= TO DO =
The required output is a word-for-word copy of the lines from the line bearing "ends = [Line(inner[0]" through the line bearing "becomes a mesh", inclusive, and no other lines.

= MATERIAL =

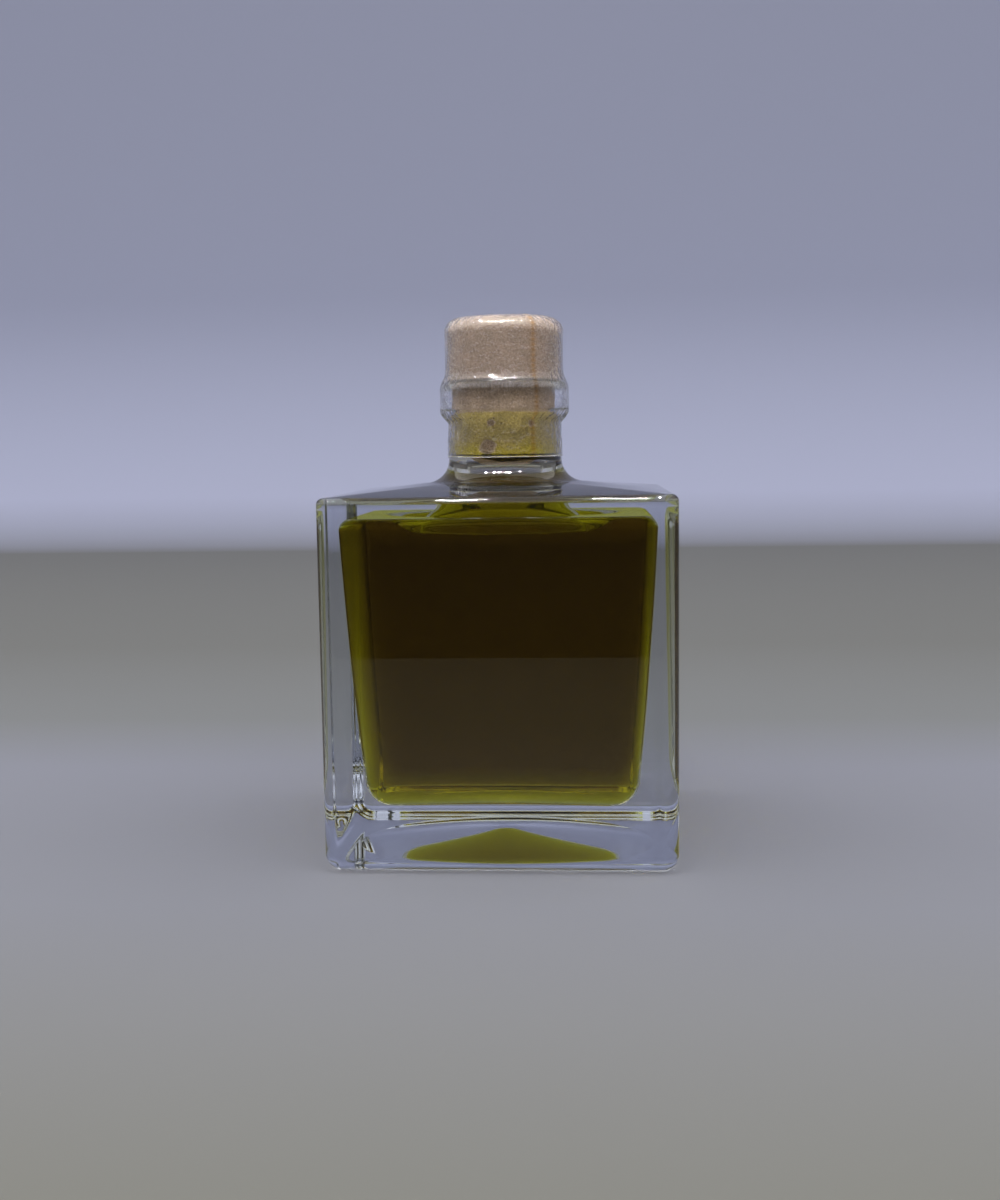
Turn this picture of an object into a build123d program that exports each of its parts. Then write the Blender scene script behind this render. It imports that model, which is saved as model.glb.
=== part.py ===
import os

from build123d import *

os.makedirs("parts", exist_ok=True)

# A square bottle of thick clear glass, full of olive oil, shut with a bar-top stopper
# and sealed with a clear shrink film. Sizes are in millimetres. The origin is the
# middle of the foot, on the surface that the bottle stands on, with +Z up the neck.

# Outside of the glass body
body_width = 76.0             # side to side, X
body_depth = 76.0             # front to back, Y
shoulder_height = 80.0        # at the shoulder's outer edge
shoulder_rise = 2.1           # from that edge in to the foot of the neck
side_edge_radius = 3.6
foot_edge_radius = 3.5
shoulder_edge_radius = 1.5
foot_rim_width = 0.9          # flat ground between the foot's edge and its hollow
foot_hollow_rise = 3.7        # where its sides would meet over the middle of the base
foot_hollow_top_radius = 24.0 # rounding of the hollow's middle

# Inside of the glass body
wall_at_shoulder = 4.1
wall_at_middle = 5.9
wall_at_base = 8.6
base_thickness = 12.3         # under the corners of the inside floor
floor_crown = 1.2             # rise of the inside floor at its middle
floor_crown_margin = 2.0      # that its curve runs on past the inside corners
shoulder_thickness = 4.6      # at the shoulder's outer edge
inner_corner_at_shoulder = 5.0
inner_corner_at_middle = 6.5
inner_corner_at_base = 8.0
floor_edge_radius = 5.0       # from the inside walls into the floor
ceiling_edge_radius = 2.6     # from the inside walls into the ceiling

# Thick collar of glass that hangs from the ceiling round the foot of the neck
collar_width = 8.5            # from its mouth to its outer edge
collar_drop = 4.0             # below the ceiling
collar_lip_radius = 2.0       # from its lowest ring up into the mouth
mouth_radius = 18.0           # where the oil passes through it
mouth_flare_height = 1.4      # top of the mouth's flare, above the shoulder's edge

# Neck and lip
neck_height = 18.4            # from the shoulder's edge to the lip's underside
neck_top_radius = 12.45
neck_foot_radius = 13.1
neck_flare_radius = 5.4       # from the neck out into the shoulder
bore_radius = 9.25
lip_radius = 14.7
lip_height = 6.4
lip_top_edge_radius = 1.8
lip_lower_edge_radius = 0.6

# Stopper
head_radius = 13.2
head_height = 14.6
head_top_edge_radius = 3.4
head_lower_edge_radius = 0.8
shank_length = 16.4           # straight stretch inside the neck
shank_tip_length = 3.2        # tapered end below that stretch
shank_tip_radius = 5.8

# Oil
oil_gap = 3.0                 # air between the shank's tip and the oil

# Shrink film
film_thickness = 0.12
film_stand_off = 0.28         # from the side of the head
film_fold_width = 5.0         # folded in over the top of the head
film_slope_height = 2.2       # on the head's side, where it starts out to the lip
film_tuck = 0.2               # below the lip's underside, before it turns in
film_bridge_height = 2.4      # from the lip's underside in to the neck
film_end_height = 0.3         # above the top of the neck's flare

# Slack in height when edges are picked by where they lie
near = 0.01

# Heights and radii that follow from the sizes above
ceiling_height = shoulder_height - shoulder_thickness
neck_base_height = shoulder_height + shoulder_rise
neck_flare_edge = neck_foot_radius + neck_flare_radius
neck_flare_top = neck_base_height + neck_flare_radius
bore_start = shoulder_height + mouth_flare_height
collar_low = ceiling_height - collar_drop
lip_underside = shoulder_height + neck_height
lip_top = lip_underside + lip_height
head_top = lip_top + head_height
shank_end = lip_top - shank_length
shank_tip = shank_end - shank_tip_length
oil_level = shank_tip - oil_gap


def plan_section(wall, corner_radius, height):
    """Rounded square at a height, a wall's thickness inside the body's outline."""
    outline = RectangleRounded(body_width - 2 * wall, body_depth - 2 * wall, corner_radius)
    return Pos(0, 0, height) * outline


def capping_ball(rim_radius, rise, rim_height):
    """Ball whose top stands a rise above the circle that it cuts at rim_height."""
    ball_radius = (rim_radius**2 + rise**2) / (2 * rise)
    return Pos(0, 0, rim_height + rise - ball_radius) * Sphere(ball_radius)


def edges_between(solid, low, high):
    """Edges that lie wholly between two heights."""
    return [
        edge
        for edge in solid.edges()
        if low <= edge.bounding_box().min.Z and edge.bounding_box().max.Z <= high
    ]


def at(radius, height):
    """Point of an outline that is turned about Z."""
    return Vector(radius, 0, height)


def arc_about(centre, start, end):
    """Shorter arc about a centre, from one point of a turned outline to another."""
    towards_middle = ((start + end) / 2 - centre).normalized()
    return ThreePointArc(start, centre + towards_middle * (start - centre).length, end)


def turned(*runs):
    """Solid of revolution about Z from the runs of a closed outline."""
    edges = [edge for run in runs for edge in run.edges()]
    return revolve(make_face(Wire(edges)), Axis.Z, 360)


def foot_hollow():
    """Shallow cone with a rounded top under the base, carried down past the foot."""
    rim_radius = min(body_width, body_depth) / 2 - foot_edge_radius - foot_rim_width
    slope = foot_hollow_rise / rim_radius
    slant = (1 + slope**2) ** 0.5
    touch_radius = foot_hollow_top_radius * slope / slant
    touch = at(touch_radius, foot_hollow_rise - slope * touch_radius)
    ball_centre = at(0, touch.Z - foot_hollow_top_radius / slant)
    peak = at(0, ball_centre.Z + foot_hollow_top_radius)
    low = -foot_edge_radius
    return turned(
        arc_about(ball_centre, peak, touch),
        Polyline(touch, at(rim_radius, 0), at(rim_radius, low), at(0, low), peak),
    )


def neck_radius_at(height):
    """Outer radius of the tapered neck between its flare and the lip."""
    share = (height - neck_flare_top) / (lip_underside - neck_flare_top)
    return neck_foot_radius + share * (neck_top_radius - neck_foot_radius)


def body_outside():
    """Square body with its gently domed shoulder and the hollow under its base."""
    walls = extrude(plan_section(0, side_edge_radius, 0), shoulder_height)
    shoulder_edge = plan_section(0, side_edge_radius, shoulder_height)
    neck_circle = Pos(0, 0, neck_base_height) * Circle(neck_flare_edge)
    body = walls + loft([shoulder_edge, neck_circle], ruled=True)
    body = fillet(edges_between(body, -near, near), foot_edge_radius)
    shoulder_edges = edges_between(body, shoulder_height - near, shoulder_height + near)
    body = fillet(shoulder_edges, shoulder_edge_radius)
    return body - foot_hollow()


def neck_outside():
    """Flared, tapered neck with the lip on its end, solid right through."""
    root_height = shoulder_height - shoulder_thickness / 2
    flare_foot = at(neck_flare_edge, neck_base_height)
    flare_head = at(neck_foot_radius, neck_flare_top)
    lip_edge = lip_radius - lip_lower_edge_radius
    lower_start = at(lip_edge, lip_underside)
    lower_end = at(lip_radius, lip_underside + lip_lower_edge_radius)
    upper_start = at(lip_radius, lip_top - lip_top_edge_radius)
    upper_end = at(lip_radius - lip_top_edge_radius, lip_top)
    return turned(
        Polyline(at(0, lip_top), at(0, root_height), at(neck_flare_edge, root_height), flare_foot),
        arc_about(at(neck_flare_edge, neck_flare_top), flare_foot, flare_head),
        Polyline(flare_head, at(neck_top_radius, lip_underside), lower_start),
        arc_about(at(lip_edge, lower_end.Z), lower_start, lower_end),
        Line(lower_end, upper_start),
        arc_about(at(upper_end.X, upper_start.Z), upper_start, upper_end),
        Line(upper_end, at(0, lip_top)),
    )


def collar():
    """Ring of glass that hangs into the body round the mouth of the neck."""
    outer_radius = mouth_radius + collar_width
    low_radius = mouth_radius + collar_lip_radius
    run = outer_radius - low_radius
    sweep_radius = (run**2 + collar_drop**2) / (2 * collar_drop)
    outer = at(outer_radius, ceiling_height)
    lowest = at(low_radius, collar_low)
    mouth = at(mouth_radius, collar_low + collar_lip_radius)
    bore_end = at(bore_radius, bore_start)
    return turned(
        arc_about(at(low_radius, collar_low + sweep_radius), outer, lowest),
        arc_about(at(low_radius, mouth.Z), lowest, mouth),
        Spline(mouth, bore_end, tangents=[(0, 0, 1), (0, 0, 1)]),
        Polyline(bore_end, at(outer_radius, bore_end.Z), outer),
    )


def inside():
    """Everything hollow in the glass: the tapered body, the mouth and the bore."""
    middle_height = (base_thickness + ceiling_height) / 2
    body = loft([
        plan_section(wall_at_base, inner_corner_at_base, base_thickness),
        plan_section(wall_at_middle, inner_corner_at_middle, middle_height),
        plan_section(wall_at_shoulder, inner_corner_at_shoulder, ceiling_height),
    ])
    half_width = body_width / 2 - wall_at_base - inner_corner_at_base
    half_depth = body_depth / 2 - wall_at_base - inner_corner_at_base
    corner_reach = Vector(half_width, half_depth).length + inner_corner_at_base
    body -= capping_ball(corner_reach + floor_crown_margin, floor_crown, base_thickness)
    floor_edges = edges_between(body, base_thickness, base_thickness + floor_crown)
    body = fillet(floor_edges, floor_edge_radius)
    ceiling_edges = edges_between(body, ceiling_height - near, ceiling_height + near)
    body = fillet(ceiling_edges, ceiling_edge_radius)
    plug_circle = Pos(0, 0, collar_low) * Circle(mouth_radius + collar_lip_radius)
    plug = extrude(plug_circle, bore_start - collar_low)
    bore = extrude(Pos(0, 0, bore_start) * Circle(bore_radius), lip_top - bore_start)
    return body + plug - collar() + bore


def glass_bottle():
    """The glass, with its hollow cut out of it."""
    return body_outside() + neck_outside() - inside()


def olive_oil():
    """Oil that fills the inside up to its level in the neck."""
    slab = extrude(Rectangle(body_width, body_depth), oil_level)
    return inside() & slab


def stopper_head():
    """Turned head of the stopper, which rests on the lip."""
    head = extrude(Pos(0, 0, lip_top) * Circle(head_radius), head_height)
    head = fillet(edges_between(head, head_top - near, head_top + near), head_top_edge_radius)
    return fillet(edges_between(head, lip_top - near, lip_top + near), head_lower_edge_radius)


def stopper_shank():
    """Shank that fills the bore, with a tapered tip."""
    tip = at(shank_tip_radius, shank_tip)
    shank_foot = at(bore_radius, shank_end)
    return turned(
        Polyline(at(0, shank_tip), tip, shank_foot, at(bore_radius, lip_top), at(0, lip_top)),
        Line(at(0, lip_top), at(0, shank_tip)),
    )


def film_surface(offset):
    """Run of the film from its fold down to its lower end, moved outwards by an offset."""
    side_radius = head_radius + film_stand_off
    arc_centre = at(side_radius - head_top_edge_radius, head_top - head_top_edge_radius)
    arc_radius = head_top_edge_radius + offset
    fold = at(side_radius - film_fold_width, head_top + offset)
    arc_start = at(arc_centre.X, arc_centre.Z + arc_radius)
    arc_end = at(arc_centre.X + arc_radius, arc_centre.Z)
    bridge_end = lip_underside - film_bridge_height
    lower_end = neck_flare_top + film_end_height
    side_run = [
        arc_end,
        at(side_radius + offset, lip_top + film_slope_height),
        at(lip_radius + offset, lip_top - lip_top_edge_radius / 2),
        at(lip_radius + offset, lip_underside - film_tuck),
        at(neck_radius_at(bridge_end) + offset, bridge_end),
        at(neck_radius_at(lower_end) + offset, lower_end),
    ]
    return [Line(fold, arc_start), arc_about(arc_centre, arc_start, arc_end), Polyline(*side_run)]


def shrink_film():
    """Clear film over the head, the lip and the neck, open in the middle of its top."""
    inner = film_surface(0)
    outer = film_surface(film_thickness)
    ends = [Line(inner[0] @ 0, outer[0] @ 0), Line(inner[-1] @ 1, outer[-1] @ 1)]
    return turned(*inner, *outer, *ends)


pieces = {
    "glass_bottle": glass_bottle(),
    "olive_oil": olive_oil(),
    "stopper_head": stopper_head(),
    "stopper_shank": stopper_shank(),
    "shrink_film": shrink_film(),
}
for name, piece in pieces.items():
    export_step(piece, f"parts/{name}.step")
    print(f"{name}: {piece.volume / 1000:.2f} cm3")
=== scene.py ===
# Square bottle of thick clear glass, full of olive oil, corked and sealed with a clear shrink film.
import math
import bpy
import bmesh
from mathutils import Matrix, Vector, noise


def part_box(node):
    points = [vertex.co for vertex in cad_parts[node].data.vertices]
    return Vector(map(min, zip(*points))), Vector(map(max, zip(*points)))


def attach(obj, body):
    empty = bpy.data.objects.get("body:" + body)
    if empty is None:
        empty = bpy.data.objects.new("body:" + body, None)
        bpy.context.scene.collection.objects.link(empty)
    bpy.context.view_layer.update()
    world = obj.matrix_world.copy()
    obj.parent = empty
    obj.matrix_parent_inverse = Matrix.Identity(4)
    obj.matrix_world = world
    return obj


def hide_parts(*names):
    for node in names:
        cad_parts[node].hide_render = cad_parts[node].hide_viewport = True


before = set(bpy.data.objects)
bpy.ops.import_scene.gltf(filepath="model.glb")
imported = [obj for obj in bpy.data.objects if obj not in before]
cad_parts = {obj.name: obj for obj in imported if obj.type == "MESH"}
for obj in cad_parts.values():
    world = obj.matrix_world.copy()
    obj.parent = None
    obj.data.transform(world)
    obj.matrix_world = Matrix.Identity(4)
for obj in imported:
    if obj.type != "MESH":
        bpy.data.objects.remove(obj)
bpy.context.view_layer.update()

mm = 0.001               # every size below is in millimetres until it becomes a mesh

# where things are, read from the frame
glassHigh = Vector(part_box("glass_bottle")[1]) / mm
oilHigh = Vector(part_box("olive_oil")[1]) / mm
shankLow, shankHigh = (Vector(corner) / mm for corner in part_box("stopper_shank"))
headLow, headHigh = (Vector(corner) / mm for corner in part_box("stopper_head"))
filmLow, filmHigh = (Vector(corner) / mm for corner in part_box("shrink_film"))
bodyHalf = glassHigh.x
lipTop = glassHigh.z
oilLevel = oilHigh.z
boreRadius = shankHigh.x
print("frame read")


# rings: every piece here is a stack of rings round the neck's axis
ringSetup = {
    "stepsToCorner": 32,    # from the middle of a side to a corner
    "cornerCrowding": 1.7,  # above 1, the steps gather at the corners
}


def ringAngles():
    steps, crowd = ringSetup["stepsToCorner"], ringSetup["cornerCrowding"]
    fromDiagonal = [-45 * ((steps - k) / steps) ** crowd for k in range(steps)]
    fromDiagonal += [45 * (k / steps) ** crowd for k in range(steps)]
    return [math.radians(45 + 90 * side + away) for side in range(4) for away in fromDiagonal]


angles = ringAngles()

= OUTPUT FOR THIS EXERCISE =
    ends = [Line(inner[0] @ 0, outer[0] @ 0), Line(inner[-1] @ 1, outer[-1] @ 1)]
    return turned(*inner, *outer, *ends)


pieces = {
    "glass_bottle": glass_bottle(),
    "olive_oil": olive_oil(),
    "stopper_head": stopper_head(),
    "stopper_shank": stopper_shank(),
    "shrink_film": shrink_film(),
}
for name, piece in pieces.items():
    export_step(piece, f"parts/{name}.step")
    print(f"{name}: {piece.volume / 1000:.2f} cm3")
=== scene.py ===
# Square bottle of thick clear glass, full of olive oil, corked and sealed with a clear shrink film.
import math
import bpy
import bmesh
from mathutils import Matrix, Vector, noise


def part_box(node):
    points = [vertex.co for vertex in cad_parts[node].data.vertices]
    return Vector(map(min, zip(*points))), Vector(map(max, zip(*points)))


def attach(obj, body):
    empty = bpy.data.objects.get("body:" + body)
    if empty is None:
        empty = bpy.data.objects.new("body:" + body, None)
        bpy.context.scene.collection.objects.link(empty)
    bpy.context.view_layer.update()
    world = obj.matrix_world.copy()
    obj.parent = empty
    obj.matrix_parent_inverse = Matrix.Identity(4)
    obj.matrix_world = world
    return obj


def hide_parts(*names):
    for node in names:
        cad_parts[node].hide_render = cad_parts[node].hide_viewport = True


before = set(bpy.data.objects)
bpy.ops.import_scene.gltf(filepath="model.glb")
imported = [obj for obj in bpy.data.objects if obj not in before]
cad_parts = {obj.name: obj for obj in imported if obj.type == "MESH"}
for obj in cad_parts.values():
    world = obj.matrix_world.copy()
    obj.parent = None
    obj.data.transform(world)
    obj.matrix_world = Matrix.Identity(4)
for obj in imported:
    if obj.type != "MESH":
        bpy.data.objects.remove(obj)
bpy.context.view_layer.update()

mm = 0.001               # every size below is in millimetres until it becomes a mesh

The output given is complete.